SUPREME COURT OF INDIA
Naveen Chandra
Vs
State of Uttranchal
Appeal (Crl.) 1224 of 2006 (Arising Out of Slp (Crl.) No. 3227Of 2006)
(Arijit Pasayat and L. S. Panta, JJ)
27.11.2006
ARIJIT PASAYAT, J.
Leave granted.
Challenge in this appeal is to the judgment rendered by a Division Bench of the
Uttaranchal High Court dismissing the appeal filed by the appellant while
allowing the appeals filed by two others i.e. parents of the appellant.
Appellant was convicted for offence punishable under Section 302 of the Indian Penal Code, 1860, (in short the 'Indian Penal Code, 1860') read with Section 34 of the Indian Penal Code, 1860. While the appellant was awarded
death sentence, the other two were sentenced to undergo imprisonment for life.
All the three accused persons were convicted for offence punishable under
Section 302 read with Section 34 Indian Penal Code, 1860.
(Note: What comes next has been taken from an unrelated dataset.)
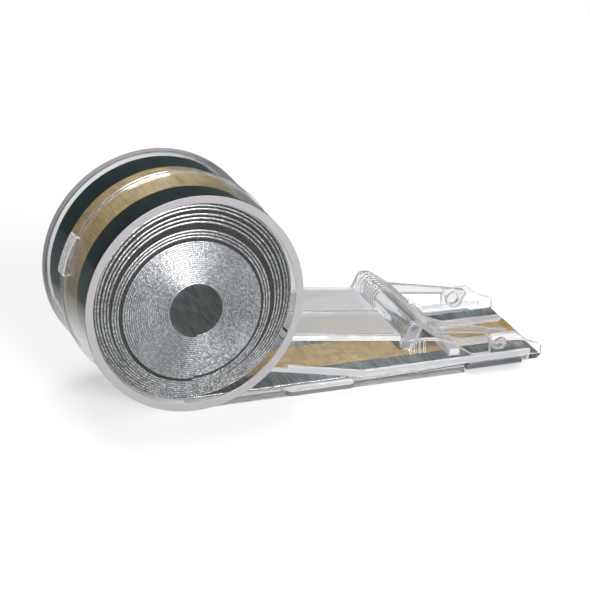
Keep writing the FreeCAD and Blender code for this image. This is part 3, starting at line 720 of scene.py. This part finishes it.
def skin_faces(mesh):
    """Gives the mesh its skins, by their number in SKINS, from where each face lies."""
    for face in mesh.polygons:
        corners = [mesh.vertices[index].co for index in face.vertices]
        reaches = [math.hypot(corner.x, corner.z - AXIS_Z) for corner in corners]
        x, y, z = face.center
        reach, across = math.hypot(x, z - AXIS_Z), abs(y)
        flat = max(abs(part) for part in face.normal)
        edge = min(abs(corner.y) for corner in corners) > HALF - 0.3
        rim = edge and min(reaches) > RADIUS - RIM - 0.25 and max(reaches) < RADIUS + 0.1
        # The far drum side beside its rim gets a grey band of painted shade.
        far_shade_band = is_drum_side(corners) and min(corner.y for corner in corners) > FAR_SHADE_BAND_Y - 0.05
        latch = reach > RADIUS + BEAD + 0.03 and x < 0.0 and z > 8.0
        low_roof = min(corner.z for corner in corners) > ROOF_END[1] - 0.4
        roof = face.normal.z > 0.9 and low_roof and ROOF_START[0] < x < ROOF_END[0]
        rib = across > TONGUE_HALF + 0.02 and x > 16.0 and reach > RADIUS + 0.3
        trim = rib and flat < 0.965
        underside = face.normal.z < -0.95 and z < 0.05
        roof_edge = is_tongue_side(face.center) and all(
            corner.z > ROOF_START[1] - ROOF_EDGE - 0.3 + (corner.x - ROOF_START[0]) * roof_slope()
            for corner in corners
        )
        # The lug's front gets the dark skin as painted shade; its top gets the pale skin as painted highlight.
        lug_front = across > TONGUE_HALF + 1.5 and z < 2.4 and abs(face.normal.z) < 0.6
        in_wall = INNER_HALF - 0.05 < across < TONGUE_HALF + 0.05
        wall_top = in_wall and x > 48.5 and z > 1.5 and abs(face.normal.y) < 0.5
        lug_top = face.normal.z > 0.9 and across > TONGUE_HALF + 0.3 and z < 2.4 and 20.0 < x < 37.0
        rail_front = rib and abs(face.normal.y) > 0.9 and across > TONGUE_HALF + 0.7 and z > 2.4
        if rim or far_shade_band:
            face.material_index = SKINS.index(RIM_AND_SHADE_SKIN)
        elif lug_front:
            face.material_index = SKINS.index(LUG_SHADE)
        elif rail_front:
            face.material_index = SKINS.index(ROOF)
        elif roof:
            face.material_index = SKINS.index(ROOF if across < GROOVE_Y + 0.2 else FROST_AND_HIGHLIGHT)
        else:
            # Pale skin: painted highlight on edges, the band under the roof edge, wall tops and the lug's top,
            # painted light on the underside, and a milky finish on the latch.
            frost_and_highlight_face = latch or trim or underside or roof_edge or wall_top or lug_top
            face.material_index = SKINS.index(FROST_AND_HIGHLIGHT if frost_and_highlight_face else CASE)


def build_case():
    near = case_half(-1)
    outer = RADIUS + BEAD + 0.7

    def latch(inner):
        inside, outside = (arc(0, AXIS_Z, radius, *LATCH_DEGREES, 12) for radius in (inner, outer))
        return inside + list(reversed(outside))

    combine(near, solid("latch_foot", latch(RADIUS - 0.2), -LATCH_HALF, -BEAD_HALF + 0.1), "UNION")
    combine(near, solid("latch_cap", latch(RADIUS + BEAD + 0.05), -BEAD_HALF - 0.3, LATCH_HALF), "UNION")
    near = finished_mesh(near, CASE_BEVEL, -SEAM, -GROOVE_Y - 0.2)
    # The far half alone has a grey band of painted shade on the drum's side beside its rim.
    far = finished_mesh(case_half(1), CASE_BEVEL, SEAM, GROOVE_Y + 0.2, FAR_SHADE_BAND_Y)
    for mesh in (near, far):
        skin_faces(mesh)
    add_object("near_case", near, SKINS, "case", ("near_shell",))
    add_object("far_case", far, SKINS, "case", ("far_shell",))


def grip_outline(swell=0.0):
    """The grip's arched section: round top, sloping front, open underneath."""
    x, z, radius, inner = 51.3, 12.2, 2.3 + swell, 1.1
    lean = math.sqrt(0.5)
    inside = arc(x, z, inner, 180, 45, 10)
    outside = arc(x, z, radius, 45, 180, 16)
    corners = [(x - inner, 9.87)] + inside
    corners += [(x + 4.2 + r * lean, z + r * lean - 3.1) for r in (inner, radius)]
    return corners + outside + [(x - radius, 9.87)]


def capsule(x0, z0, x1, z1, radius, count=12):
    angle = math.degrees(math.atan2(z1 - z0, x1 - x0))
    front = arc(x1, z1, radius, angle - 90, angle + 90, count)
    return front + arc(x0, z0, radius, angle + 90, angle + 270, count)


def build_handle():
    grip = solid("grip", grip_outline(), -HALF, HALF)
    arm_outer = INNER_HALF - 0.3
    arm_inner = arm_outer - 1.8
    arm = [
        (53.9, 11.9),
        (58.0, 9.4),
        (PIVOT_X - 2.4, PIVOT_Z + 1.9),
        (PIVOT_X - 1.9, PIVOT_Z),
        (PIVOT_X + 1.9, PIVOT_Z),
        (PIVOT_X + 2.9, PIVOT_Z + 1.2),
        (PIVOT_X + 2.5, PIVOT_Z + 2.1),
        (PIVOT_X - 3.0, PIVOT_Z + 3.3),
        (55.8, 12.0),
    ]
    arm = rounded(arm, {1: 2.0, 2: 1.5, 6: 0.6, 7: 3.0})
    for side in (-1, 1):
        combine(grip, solid("arm", arm, side * arm_inner, side * arm_outer), "UNION")
        knuckle = circle_corners(PIVOT_X, PIVOT_Z, 1.9, 40)
        combine(grip, solid("knuckle", knuckle, side * arm_inner, side * (arm_outer - 0.001)), "UNION")
        pin = circle_corners(PIVOT_X, PIVOT_Z, 1.35, 32)
        combine(grip, solid("pin", pin, side * (arm_inner + 0.4), side * (TONGUE_HALF + 0.4)), "UNION")
        cheek = capsule(49.3, 9.4, 51.0, 12.7, 1.6)
        combine(grip, solid("cheek", cheek, side * (TONGUE_HALF + 0.3), side * (TONGUE_HALF + 1.6)), "UNION")
    for k in range(9):
        y = 3.2 + 1.4 * k
        combine(grip, solid("knurl", grip_outline(0.3), y, y + 0.6), "UNION")
    mesh = finished_mesh(grip, HANDLE_BEVEL)
    add_object("bail_handle", mesh, (HANDLE,), "handle", ("handle",))


def dress_cad_nodes():
    for name, material, width in (
        ("hold_down", GUIDE, 0.12),
        ("nose_plate", STEEL, 0.1),
        ("check_spring", STEEL, 0.04),
        ("lead_staples", WIRE_END, 0.0),
    ):
        node = frame["nodes"][name]
        node.data.materials.clear()
        node.data.materials.append(material)
        weld = node.modifiers.new("weld", "WELD")
        weld.merge_threshold = 1e-6
        if width:
            bevel = node.modifiers.new("edges", "BEVEL")
            bevel.width, bevel.segments, bevel.limit_method = width * MM, 2, "ANGLE"


# ---- studio ----------------------------------------------------------------------------------------------


def area_light(name, place, aim, size, power):
    light = bpy.data.lights.new(name, "AREA")
    light.shape, light.size, light.size_y = "RECTANGLE", size[0], size[1]
    light.energy = power
    lamp = bpy.data.objects.new(name, light)
    lamp.location = place
    lamp.rotation_euler = (Vector(aim) - Vector(place)).to_track_quat("-Z", "Y").to_euler()
    bpy.context.scene.collection.objects.link(lamp)


def build_studio():
    mesh = bpy.data.meshes.new("floor")
    reach = 6.0
    corners = [(-reach, -reach, 0), (reach, -reach, 0), (reach, reach, 0), (-reach, reach, 0)]
    mesh.from_pydata(corners, [], [(0, 1, 2, 3)])
    material, nodes, links, shader = new_material("floor_paper")
    set_inputs(shader, {"Base Color": (0.40, 0.40, 0.40, 1), "Roughness": 0.9, "Specular IOR Level": 0.0})
    set_inputs(shader, {"Emission Color": (1, 1, 1, 1), "Emission Strength": 0.5})
    place = nodes.new("ShaderNodeSeparateXYZ")
    links.new(object_coordinates(nodes), place.inputs["Vector"])
    behind = spread(nodes, links, place.outputs["Y"], 0.30, 0.92, 0.03, 0.07)
    path = nodes.new("ShaderNodeLightPath")
    mirrored = nodes.new("ShaderNodeMath")
    mirrored.operation = "MINIMUM"
    links.new(path.outputs["Glossy Depth"], mirrored.inputs[0])
    mirrored.inputs[1].default_value = 1.0
    share = nodes.new("ShaderNodeMath")
    share.operation = "MULTIPLY"
    links.new(mirrored.outputs["Value"], share.inputs[0])
    links.new(behind, share.inputs[1])
    # In reflections the floor behind the object is dark, like the room that the drum's side mirrors.
    dusk = nodes.new("ShaderNodeEmission")
    set_inputs(dusk, {"Color": (0.10, 0.12, 0.125, 1), "Strength": 1.0})
    mix = nodes.new("ShaderNodeMixShader")
    links.new(share.outputs["Value"], mix.inputs["Fac"])
    links.new(shader.outputs["BSDF"], mix.inputs[1])
    links.new(dusk.outputs["Emission"], mix.inputs[2])
    links.new(mix.outputs["Shader"], nodes["Material Output"].inputs["Surface"])
    mesh.materials.append(material)
    floor = bpy.data.objects.new("floor", mesh)
    bpy.context.scene.collection.objects.link(floor)
    floor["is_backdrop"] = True
    world = bpy.data.worlds.new("studio")
    world.use_nodes = True
    nodes, links = world.node_tree.nodes, world.node_tree.links
    parts = nodes.new("ShaderNodeSeparateXYZ")
    links.new(nodes.new("ShaderNodeTexCoord").outputs["Generated"], parts.inputs["Vector"])
    open_side = spread(nodes, links, parts.outputs["Y"], 1.0, 0.0, 0.5, 0.74)
    tent = ramp(nodes, links, open_side, [(0.0, (0.12, 0.15, 0.16)), (1.0, (0.90, 0.90, 0.90))])
    links.new(tent, nodes["Background"].inputs["Color"])
    nodes["Background"].inputs["Strength"].default_value = 0.66
    bpy.context.scene.world = world
    area_light("key", (0.06, -0.82, 0.38), (0, 0, 0.02), (0.34, 0.34), 9.0)
    area_light("back", (0.02, 0.28, 0.62), (0, 0, 0.02), (0.24, 0.24), 2.4)
    cycles = bpy.context.scene.cycles
    cycles.max_bounces = cycles.glossy_bounces = cycles.transmission_bounces = 24
    cycles.transparent_max_bounces = 32
    bpy.context.scene.view_settings.view_transform = "Standard"


def build_camera():
    low, high = (Vector(corner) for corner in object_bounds())
    target = (low + high) / 2 + Vector((-0.4, -2.75, -6.6)) * MM
    azimuth, elevation, distance = math.radians(-19.4), math.radians(21.28), 0.992
    flat = math.cos(elevation)
    way = Vector((math.sin(azimuth) * flat, -math.cos(azimuth) * flat, math.sin(elevation)))
    data = bpy.data.cameras.new("camera")
    data.lens, data.sensor_width = 272.1, 36.0
    data.clip_start = 0.05
    camera = bpy.data.objects.new("camera", data)
    camera.location = target + way * distance
    camera.rotation_euler = (-way).to_track_quat("-Z", "Y").to_euler()
    bpy.context.scene.collection.objects.link(camera)
    bpy.context.scene.camera = camera


build_staples()
build_case()
build_handle()
dress_cad_nodes()
build_studio()
build_camera()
In view of the award of death sentence a reference was made to the High Court
for confirmation in terms of Section 366 of the Code Of
Criminal Procedure, 1973 (in short the 'Code'). By the impugned judgment
the High Court directed acquittal of accused Smt. Kamla Devi and accused Sh.
Nanda Ballabh and the death sentence was converted to life imprisonment and the
appeal filed by the present appellant was partly allowed.
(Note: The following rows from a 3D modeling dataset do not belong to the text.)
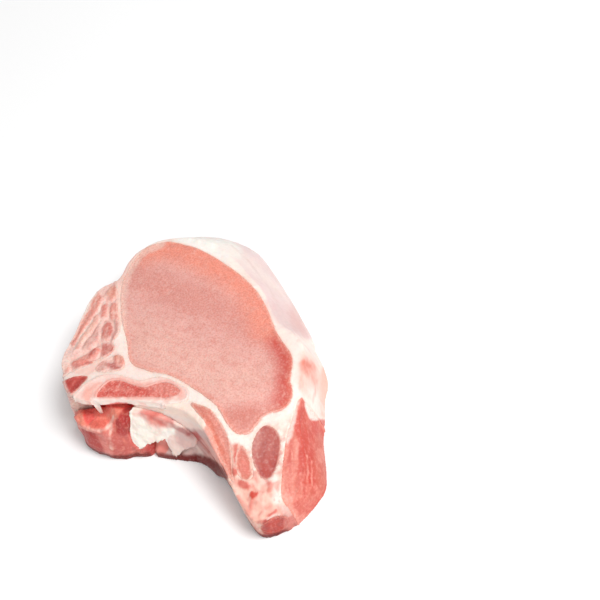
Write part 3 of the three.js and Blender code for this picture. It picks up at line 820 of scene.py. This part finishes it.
FAT_SIDE_PATCHES = [
    (OVAL_DEEP, 0.95, 1.6, [
        (262, 521), (268, 519), (277, 517), (285, 519), (286, 530), (277, 536), (264, 538)]),
    # painted shade on the walls of the recess under the rib
    (RECESS_SHADE, 0.95, 2, [(80, 402), (134, 401), (135, 410), (80, 411)]),
    (RED, 0.9, 3, [(309, 420), (322, 418), (328, 424), (329, 446), (319, 442), (312, 430)]),
    (SIDE_CREAM, 1, 2, [
        (140, 404), (170, 402), (190, 402), (202, 409), (210, 424), (207, 432), (197, 424), (186, 418),
        (170, 414), (150, 408)]),
    (LEAN_DULL, 0.85, 3, [(283, 518), (297, 514), (308, 514), (304, 524), (292, 532), (282, 533)]),
    (RED_PINK, 0.8, 2, [
        (204, 424), (209, 428), (221, 448), (227, 464), (231, 480), (223, 478), (211, 450), (205, 436)]),
    (FOLD_PINK, 0.8, 4, [(172, 419), (185, 420), (197, 425), (204, 432), (190, 432), (176, 427)]),
    (MEMBRANE, 0.95, 3, [
        (165, 432), (176, 425), (190, 429), (204, 430), (209, 439), (213, 449), (216, 460), (221, 471),
        (195, 468), (165, 464)]),
    (RED_PINK, 0.5, 5, [(199, 438), (206, 440), (214, 450), (221, 466), (210, 462), (202, 446)]),
    (LUMP_DARK, 0.8, 3, [(189, 432), (198, 432), (202, 440), (196, 441), (190, 438)]),
    (LEAN_CORAL, 0.9, 2, [(146, 440), (168, 436), (170, 454), (148, 456)]),
    # painted shade in the gap between the lump's foot and the fat
    (LUMP_DARK, 0.8, 3, [(136, 440), (156, 440), (155, 457), (136, 455)]),
    # painted contact shade with wet meat along the bay's foot
    (WET_CONTACT_SHADE, 0.9, 3, [
        (178, 455), (194, 454), (206, 456), (215, 460), (224, 468), (230, 480), (222, 480), (212, 471),
        (198, 464), (178, 462)]),
]
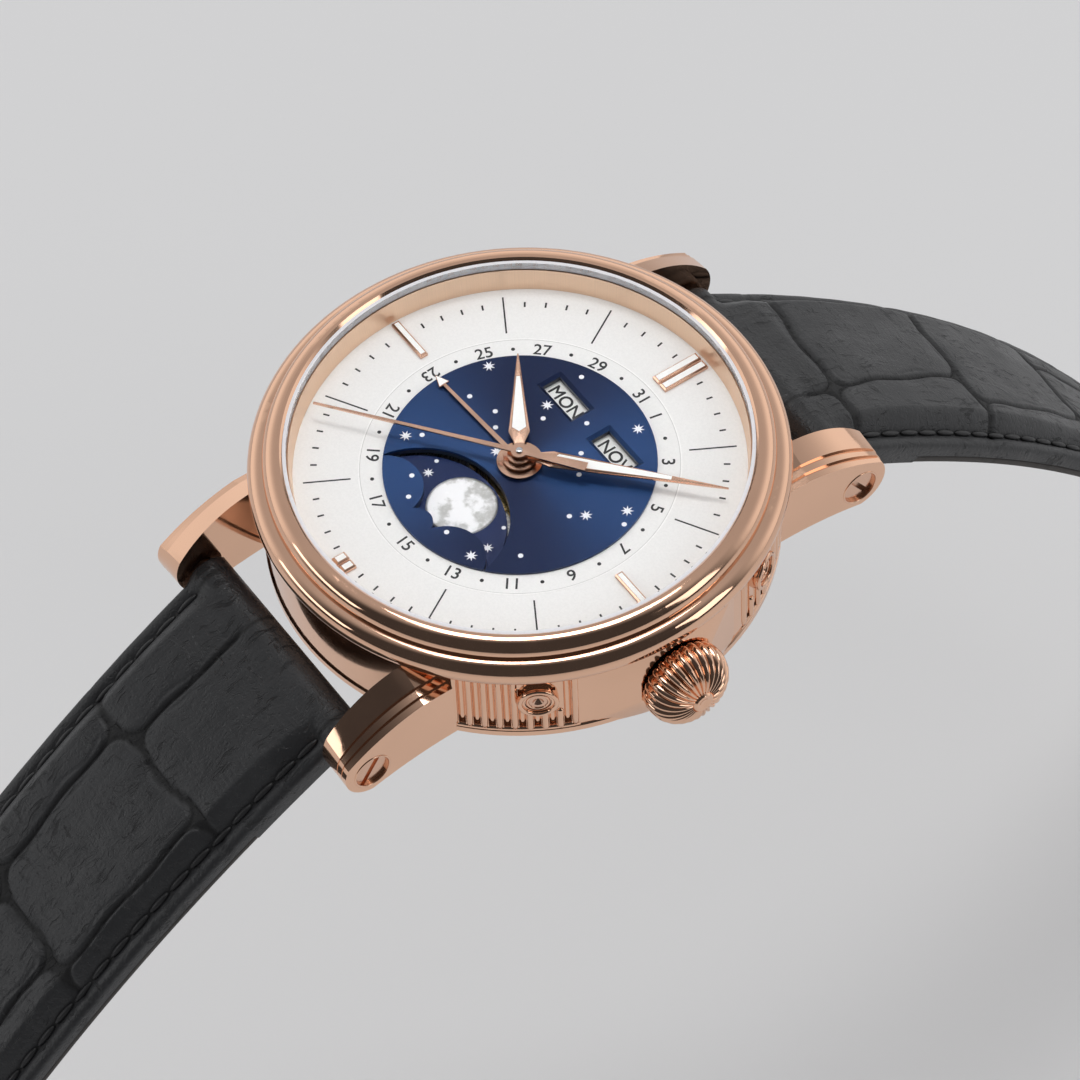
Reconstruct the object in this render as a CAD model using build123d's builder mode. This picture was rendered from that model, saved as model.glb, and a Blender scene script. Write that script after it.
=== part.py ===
from build123d import *
from math import acos, atan2, copysign, cos, degrees, hypot, pi, radians, sin, sqrt
import os

os.makedirs("parts", exist_ok=True)

# Moon phase watch. Millimetres, origin at the middle of the case back face,
# +X to the crown at three o'clock, +Y to twelve o'clock, +Z out of the dial.

# Case, from the back face up
back_flange_thickness = 1.1
case_height = 7.2
case_radius = 19.75
cavity_radius = 16.8
lip_height = 0.65
lip_depth = 0.14
crown_axis_height = 4.6

# Dial and what lies on it
dial_thickness = 0.4
dial_radius = 17.4
dial_seat_depth = 0.1
dial_hole_radius = 1.3
dial_foot_radius = 0.35
dial_foot_circle = 14.4
dial_foot_angle = 29.0
centre_disc_radius = 10.38
centre_disc_thickness = 0.22
centre_disc_support = 0.25

# Rehaut, crystal and bezel
rehaut_foot_radius = 17.15
rehaut_top_radius = 17.38
rehaut_outer_radius = 17.95
rehaut_height = 2.0
crystal_radius = 17.5
crystal_edge_height = 0.8
crystal_rise = 0.35
gasket_width = 0.28
gasket_height = 0.74
bezel_wall_play = 0.1
bezel_height = 3.24
bezel_foot_radius = 20.1
bezel_outer_radius = 20.55
bezel_widest_height = 0.75
bezel_groove_radius = 19.35
bezel_groove_height = 2.0
bezel_upper_roll_radius = 19.06
bezel_upper_roll_height = 2.86
bezel_land_radius = 18.25
bezel_inner_chamfer = 0.2

# Case back
back_radius = 18.6
back_chamfer = 0.45
back_window_radius = 12.6
back_glass_radius = 13.35
back_glass_thickness = 0.9
back_glass_lip = 0.25
back_spigot_width = 0.5
back_spigot_height = 0.5
back_fit = 0.1
back_gasket_radius = 17.3
back_gasket_width = 0.4
back_gasket_height = 0.2
back_screw_count = 6
back_screw_circle = 17.95
back_screw_head_radius = 0.45
back_screw_head_height = 0.45
back_screw_radius = 0.25
back_screw_length = 2.2
back_screw_slot = 0.16
back_screw_slot_depth = 0.15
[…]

The background facts in a nutshell are as follows:
All the three accused came to be tried by the Sessions Judge, Bageshwar in
Session Trial No. 30 of 2001, wherein all the three accused were charged for an
offence under Section 302 read with Section 34 Indian Penal
Code, 1860 on the allegation that on 2.6.2001, the three accused persons
in furtherance of their common intention, had committed murder of Ganesh Dutt
s/o Prem Ballabh, Smt. Janki Devi w/o Ganesh Dutt and Sandeep s/o Ganesh Dutt
(each of them hereinafter described as deceased by respective name). While the
accused persons were the husband, wife and son, the deceased were also the
husband, wife and son. Interestingly, original accused No. 1 Nanda Ballabh is
the real brother of the deceased Ganesh Dutt. Relationships between the two
brothers, namely, original accused No.1 Nanda Ballabh and the deceased Ganesh
Dutta were strained on account of family matters. They were all residents of
the Village Baira Majhara, Tehsil Kapkot, District Bageshwar and their houses
are almost adjoining to each other. On the fateful day i.e. on 2.6.2001, there
was an altercation between Nanda Ballabh & his family members on one hand
and deceased Ganesh Dutt and his family members on the other during the day
time in which deceased Ganesh Dutta received an injury to his head.
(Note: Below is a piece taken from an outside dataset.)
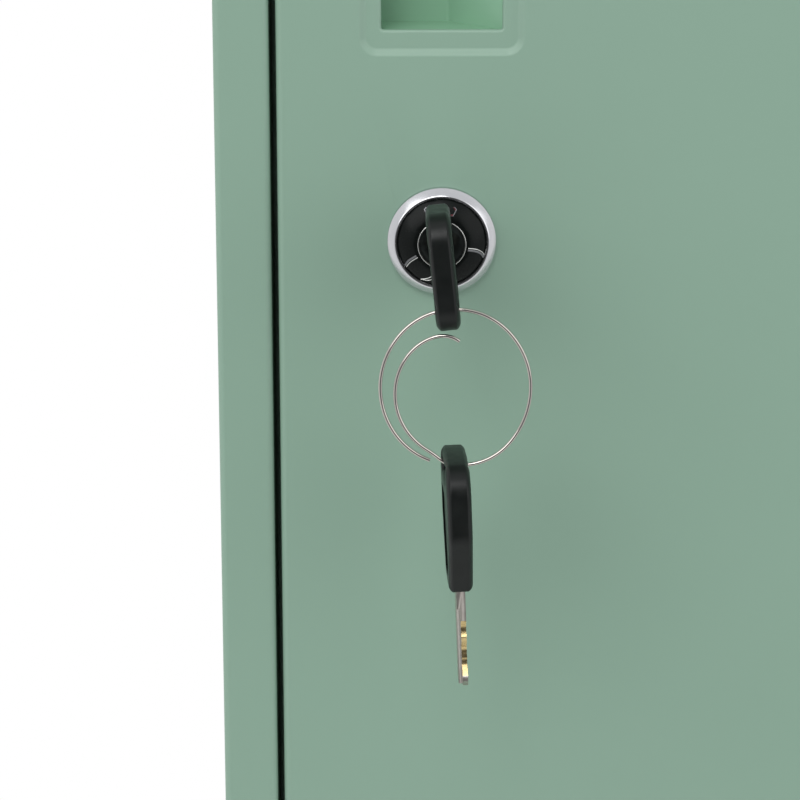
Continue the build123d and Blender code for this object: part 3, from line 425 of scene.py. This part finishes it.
def flat_between(shell, loops, normal):
    """Fills a flat region between an outer loop and the holes in it."""
    edges = []
    for loop in loops:
        for i, vertex in enumerate(loop):
            following = loop[(i + 1) % len(loop)]
            edge = shell.edges.get((vertex, following)) or shell.edges.new((vertex, following))
            edges.append(edge)
    bmesh.ops.triangle_fill(shell, use_beauty=True, edges=edges, normal=normal)


def arc(centre, radius, *degrees):
    """Points of a circle in the plane of a profile, at angles given as a range."""
    angles = [radians(angle) for angle in range(*degrees)]
    return [(centre[0] + radius * cos(angle), centre[1] + radius * sin(angle)) for angle in angles]


def turned(name, profile, steps=128):
    """A closed section of (radius, distance out) pairs, in millimetres, turned about the lock's axis."""
    shell = bmesh.new()
    around = [2 * pi * step / steps for step in range(steps)]
    loops = [
        add_loop(shell, [LOCK + Vector((radius * cos(a), -out, radius * sin(a))) * MM for a in around])
        for radius, out in profile
    ]
    for first, second in zip(loops, loops[1:] + loops[:1]):
        join_loops(shell, first, second)
    bmesh.ops.recalc_face_normals(shell, faces=shell.faces)
    mesh = new_mesh(name, shell)
    creased(mesh)
    return mesh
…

Conciliation was to be arranged through a panchayat at the instance of original
accused No.1 Nanda Ballabh, who had sought the intervention of Bhupal Dutta and
others on the ground that his brother deceased Ganesh Dutta was continuously
troubling him and continuously hurling abuses. This was at 7.00 a.m. and
thereafter, there was an altercation during the day time. Bhupal Dutta,
therefore, went along with some others to the house of original accused No.1
Nanda Ballabh where 7 or 8 other persons were already present. This was at
about 5.00 p.m. At the instance of original accused No.1 Nanda Ballabh, Ganesh
Dutt was called by Bhupal Dutt, one Bishan Dutt and Govind Ballabh. They found
that Ganesh Dutt already had an injury on his head, yet he came along with them
to the courtyard in between the houses of original accused No.1 Nanda Ballabh
and the deceased Ganesh Dutt. On being asked as to what the dispute between the
two brothers was about, deceased Ganesh Dutt allegedly lost his temper and
started abusing the original accused No.1 Nanda Ballabh. Thereafter, the
persons, who were there, took him back to his house. However, deceased Ganesh
Dutt, again came back and held the hand of his sister in law i.e. original
accused No.2. After this, there was an altercation between original accused
No.1 Nanda Ballabh. In the meantime, original accused No.3 appellant-Naveen
Chandra rushed and injured deceased Ganesh Dutt on his head by a weapon called
"Khukri". Deceased Smt. Janki Devi w/o Ganesh Dutt, also came there
praying to spare deceased Ganesh Dutt, but she was also attacked by the
original accused No. appellant-Naveeen Chandra on her face and head. Though the
persons present requested original accused No. 3, appellant-Naveen Chandra to
spare the others, he ran up to the house of deceased Ganesh Dutt, where Ganesh
Dutt's son Sandeep Dutt, namely, Manish Kumar (PW-3) took to his heels while
the other son Mukesh hid himself. Deceased Ganesh Dutt died on the spot while
his wife Smt. Janki Devi and son Sandeep were seriously injured. The Gram
Pradhan was called and the injured were kept in the Varanda of Ganesh Dutt's
house, but they also died during the same night.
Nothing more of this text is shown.